The LUCY story in full
The hydration app had to work without LUCY. But when it did connect, it became something different. Designing the pairing experience, the onboarding, and the physical interface was a separate case study in itself.
Two apps, not one
In 2023, the Head of Ecommerce proposed turning the hydration app into a sales channel.
We pushed back. Adding payments, checkout flows, and a full product catalogue to an app maintained by two developers wasn't viable. And users loved the hydration app for what it was — embedding a shop would have cheapened it. No comparable hydration app had done this. We proposed a standalone product instead.
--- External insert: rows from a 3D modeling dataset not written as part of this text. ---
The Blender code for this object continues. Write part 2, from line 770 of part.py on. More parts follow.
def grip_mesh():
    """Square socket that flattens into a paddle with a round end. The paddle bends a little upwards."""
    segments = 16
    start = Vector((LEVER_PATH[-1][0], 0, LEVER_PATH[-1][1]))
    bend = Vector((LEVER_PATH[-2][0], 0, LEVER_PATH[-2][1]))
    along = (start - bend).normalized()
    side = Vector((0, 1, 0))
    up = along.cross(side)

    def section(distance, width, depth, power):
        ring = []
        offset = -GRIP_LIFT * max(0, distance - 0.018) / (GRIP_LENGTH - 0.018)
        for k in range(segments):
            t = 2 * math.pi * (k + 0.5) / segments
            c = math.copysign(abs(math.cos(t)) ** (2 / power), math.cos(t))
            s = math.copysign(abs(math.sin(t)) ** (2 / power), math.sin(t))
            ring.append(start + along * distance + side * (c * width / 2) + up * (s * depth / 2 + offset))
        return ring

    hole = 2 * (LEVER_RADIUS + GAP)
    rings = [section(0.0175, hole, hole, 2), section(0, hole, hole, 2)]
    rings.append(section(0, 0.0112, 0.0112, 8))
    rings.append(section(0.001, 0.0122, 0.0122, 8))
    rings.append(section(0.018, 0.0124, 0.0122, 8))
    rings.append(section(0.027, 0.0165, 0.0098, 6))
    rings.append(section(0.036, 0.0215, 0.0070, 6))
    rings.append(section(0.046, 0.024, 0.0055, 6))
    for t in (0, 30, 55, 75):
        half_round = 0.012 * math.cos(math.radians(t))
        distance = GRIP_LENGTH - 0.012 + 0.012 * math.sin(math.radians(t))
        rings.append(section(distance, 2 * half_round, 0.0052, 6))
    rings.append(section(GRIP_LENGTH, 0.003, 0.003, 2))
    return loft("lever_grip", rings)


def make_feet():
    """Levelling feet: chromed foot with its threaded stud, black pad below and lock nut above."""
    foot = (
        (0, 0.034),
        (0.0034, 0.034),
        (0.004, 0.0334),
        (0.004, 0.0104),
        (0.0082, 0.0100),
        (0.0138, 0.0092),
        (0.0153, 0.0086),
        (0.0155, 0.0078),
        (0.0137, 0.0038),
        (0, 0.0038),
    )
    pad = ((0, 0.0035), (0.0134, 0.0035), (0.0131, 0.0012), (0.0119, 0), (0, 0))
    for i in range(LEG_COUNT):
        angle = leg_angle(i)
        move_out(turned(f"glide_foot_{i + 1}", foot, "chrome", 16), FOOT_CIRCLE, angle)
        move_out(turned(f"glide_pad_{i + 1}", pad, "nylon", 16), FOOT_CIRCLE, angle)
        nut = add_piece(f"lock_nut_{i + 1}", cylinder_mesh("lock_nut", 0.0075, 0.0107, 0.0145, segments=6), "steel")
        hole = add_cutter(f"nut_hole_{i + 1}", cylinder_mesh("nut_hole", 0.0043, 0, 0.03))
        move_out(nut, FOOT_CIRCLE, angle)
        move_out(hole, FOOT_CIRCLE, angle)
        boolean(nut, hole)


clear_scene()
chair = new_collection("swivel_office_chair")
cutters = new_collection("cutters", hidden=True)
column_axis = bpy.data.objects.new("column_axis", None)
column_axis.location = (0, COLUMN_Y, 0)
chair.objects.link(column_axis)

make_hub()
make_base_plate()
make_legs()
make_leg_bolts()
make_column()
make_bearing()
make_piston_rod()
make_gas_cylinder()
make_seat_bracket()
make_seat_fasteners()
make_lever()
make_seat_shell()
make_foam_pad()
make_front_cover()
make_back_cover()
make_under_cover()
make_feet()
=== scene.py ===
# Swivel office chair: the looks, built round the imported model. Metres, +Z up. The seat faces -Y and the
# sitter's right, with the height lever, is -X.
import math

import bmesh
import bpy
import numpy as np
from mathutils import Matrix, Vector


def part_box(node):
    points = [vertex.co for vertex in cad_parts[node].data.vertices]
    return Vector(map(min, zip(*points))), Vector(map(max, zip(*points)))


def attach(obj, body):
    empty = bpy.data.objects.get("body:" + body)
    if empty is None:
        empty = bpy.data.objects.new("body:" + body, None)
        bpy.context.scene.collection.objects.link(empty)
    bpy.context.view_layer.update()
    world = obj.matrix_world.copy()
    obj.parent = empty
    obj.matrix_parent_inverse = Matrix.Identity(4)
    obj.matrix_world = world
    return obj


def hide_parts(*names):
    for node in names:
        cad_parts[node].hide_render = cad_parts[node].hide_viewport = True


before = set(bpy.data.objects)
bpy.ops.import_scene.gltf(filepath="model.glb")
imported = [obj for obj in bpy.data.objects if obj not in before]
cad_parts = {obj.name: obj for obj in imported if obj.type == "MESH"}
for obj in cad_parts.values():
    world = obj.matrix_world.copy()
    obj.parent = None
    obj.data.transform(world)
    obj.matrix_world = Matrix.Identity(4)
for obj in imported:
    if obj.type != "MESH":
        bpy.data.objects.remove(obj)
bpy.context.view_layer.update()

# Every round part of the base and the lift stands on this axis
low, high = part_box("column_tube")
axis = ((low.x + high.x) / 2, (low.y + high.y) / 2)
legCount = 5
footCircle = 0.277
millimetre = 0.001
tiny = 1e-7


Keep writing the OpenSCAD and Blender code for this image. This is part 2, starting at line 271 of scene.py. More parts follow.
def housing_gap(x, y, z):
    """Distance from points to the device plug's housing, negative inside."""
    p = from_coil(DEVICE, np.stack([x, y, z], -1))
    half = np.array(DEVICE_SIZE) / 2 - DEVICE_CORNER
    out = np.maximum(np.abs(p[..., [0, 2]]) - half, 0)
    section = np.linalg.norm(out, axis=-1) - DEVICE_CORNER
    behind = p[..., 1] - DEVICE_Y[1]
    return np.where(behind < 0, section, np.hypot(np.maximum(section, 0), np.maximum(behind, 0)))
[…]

The shop app launched in 2024. It generates approximately €1M per month.

waterdrop® Hydration app
launched 2021

waterdrop® Shop App
launched 2024
Impact & Metrics
The rebuild produced a product users returned to daily, across seven markets. Retention, satisfaction, and recommendation scores all tracked upwards over the life of V2. App users showed 19.3% higher average order value than non-app users. 91.6% of LUCY customers paired their cap with the app.
iOS and Android
400k downloads
Average app store ratings
4.7 stars
Opening the app more than 3 times a day
82% customers
7-day retention
35.9% retention rate
App helps users drink more water
88.3% customers
Shop app monthly revenue
€1M
Reflections
Every time we considered expanding what the app did, the data pushed back. The newsfeed diluted it. The shop-in-app would have diluted it further. The features users asked for most — reports, trophies — were the ones that deepened the core job, not expanded it.
The app's strength was its clarity of purpose. That wasn't a brief we were given. It was something the research kept telling us, decision by decision.